*Task to carry out*.
Wherever a line in the data below holds "origin", copy that line.

*Supplied data*.
------------------------------
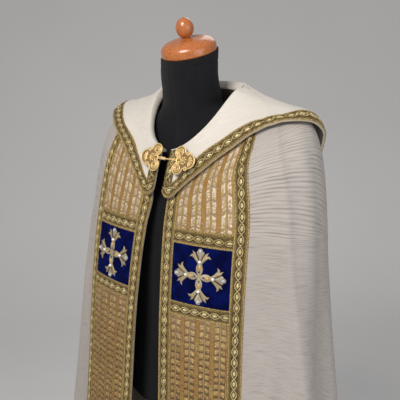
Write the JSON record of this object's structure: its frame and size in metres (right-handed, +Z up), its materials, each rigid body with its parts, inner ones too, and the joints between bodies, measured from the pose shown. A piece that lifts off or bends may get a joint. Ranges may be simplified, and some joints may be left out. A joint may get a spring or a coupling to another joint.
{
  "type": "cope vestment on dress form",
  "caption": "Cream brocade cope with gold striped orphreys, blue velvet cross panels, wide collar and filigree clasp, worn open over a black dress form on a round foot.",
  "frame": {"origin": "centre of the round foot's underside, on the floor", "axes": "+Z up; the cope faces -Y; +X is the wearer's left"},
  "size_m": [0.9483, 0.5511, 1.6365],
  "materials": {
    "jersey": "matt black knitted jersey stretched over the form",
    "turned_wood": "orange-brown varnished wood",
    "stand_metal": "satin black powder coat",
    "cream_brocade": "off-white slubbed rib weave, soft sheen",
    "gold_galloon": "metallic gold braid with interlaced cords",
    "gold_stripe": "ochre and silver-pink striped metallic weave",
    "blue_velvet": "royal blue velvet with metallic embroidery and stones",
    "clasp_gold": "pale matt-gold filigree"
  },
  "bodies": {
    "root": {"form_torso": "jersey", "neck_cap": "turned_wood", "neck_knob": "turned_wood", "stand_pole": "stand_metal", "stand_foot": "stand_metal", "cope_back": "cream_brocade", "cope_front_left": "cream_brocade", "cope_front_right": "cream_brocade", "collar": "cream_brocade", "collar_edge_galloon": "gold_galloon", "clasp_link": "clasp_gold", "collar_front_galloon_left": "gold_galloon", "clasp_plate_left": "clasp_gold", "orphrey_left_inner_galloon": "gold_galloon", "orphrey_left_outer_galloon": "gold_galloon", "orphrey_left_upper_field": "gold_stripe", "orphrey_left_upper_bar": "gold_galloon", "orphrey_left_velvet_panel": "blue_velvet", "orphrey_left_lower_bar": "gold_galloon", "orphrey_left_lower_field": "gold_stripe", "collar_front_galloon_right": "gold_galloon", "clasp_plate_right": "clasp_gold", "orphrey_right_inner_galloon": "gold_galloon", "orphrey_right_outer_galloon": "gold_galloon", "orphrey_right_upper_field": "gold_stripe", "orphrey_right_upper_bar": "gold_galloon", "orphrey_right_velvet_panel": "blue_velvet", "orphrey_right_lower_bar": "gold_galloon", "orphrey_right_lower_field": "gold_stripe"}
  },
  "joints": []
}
------------------------------
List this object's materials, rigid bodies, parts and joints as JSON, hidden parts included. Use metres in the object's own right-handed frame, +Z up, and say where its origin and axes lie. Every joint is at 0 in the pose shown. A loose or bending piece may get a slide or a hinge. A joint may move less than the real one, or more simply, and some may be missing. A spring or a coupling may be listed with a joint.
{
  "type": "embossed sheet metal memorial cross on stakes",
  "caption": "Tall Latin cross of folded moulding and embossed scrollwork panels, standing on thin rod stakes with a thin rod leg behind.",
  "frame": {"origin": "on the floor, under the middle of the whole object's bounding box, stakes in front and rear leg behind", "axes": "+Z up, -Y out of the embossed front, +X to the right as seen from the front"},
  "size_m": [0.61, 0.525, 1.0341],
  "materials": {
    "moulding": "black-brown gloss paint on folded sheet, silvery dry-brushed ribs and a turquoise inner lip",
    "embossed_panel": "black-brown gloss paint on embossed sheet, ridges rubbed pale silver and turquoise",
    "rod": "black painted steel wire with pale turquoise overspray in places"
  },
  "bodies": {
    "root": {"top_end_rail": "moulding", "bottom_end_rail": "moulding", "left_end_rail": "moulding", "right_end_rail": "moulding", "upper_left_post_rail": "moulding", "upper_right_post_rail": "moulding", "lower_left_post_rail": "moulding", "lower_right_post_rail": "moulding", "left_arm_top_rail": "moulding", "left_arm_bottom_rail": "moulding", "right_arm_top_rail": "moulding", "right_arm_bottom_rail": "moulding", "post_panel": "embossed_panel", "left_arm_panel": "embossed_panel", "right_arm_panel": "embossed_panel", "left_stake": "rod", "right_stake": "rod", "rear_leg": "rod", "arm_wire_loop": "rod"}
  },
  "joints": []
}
------------------------------
*Expected answer*.
  "frame": {"origin": "centre of the round foot's underside, on the floor", "axes": "+Z up; the cope faces -Y; +X is the wearer's left"},
List this object's materials, rigid bodies, parts and joints as JSON, hidden parts included. Use metres in the object's own right-handed frame, +Z up, and say where its origin and axes lie. Every joint is at 0 in the pose shown. A loose or bending piece may get a slide or a hinge. A joint may move less than the real one, or more simply, and some may be missing. A spring or a coupling may be listed with a joint.
  "frame": {"origin": "on the floor, under the middle of the whole object's bounding box, stakes in front and rear leg behind", "axes": "+Z up, -Y out of the embossed front, +X to the right as seen from the front"},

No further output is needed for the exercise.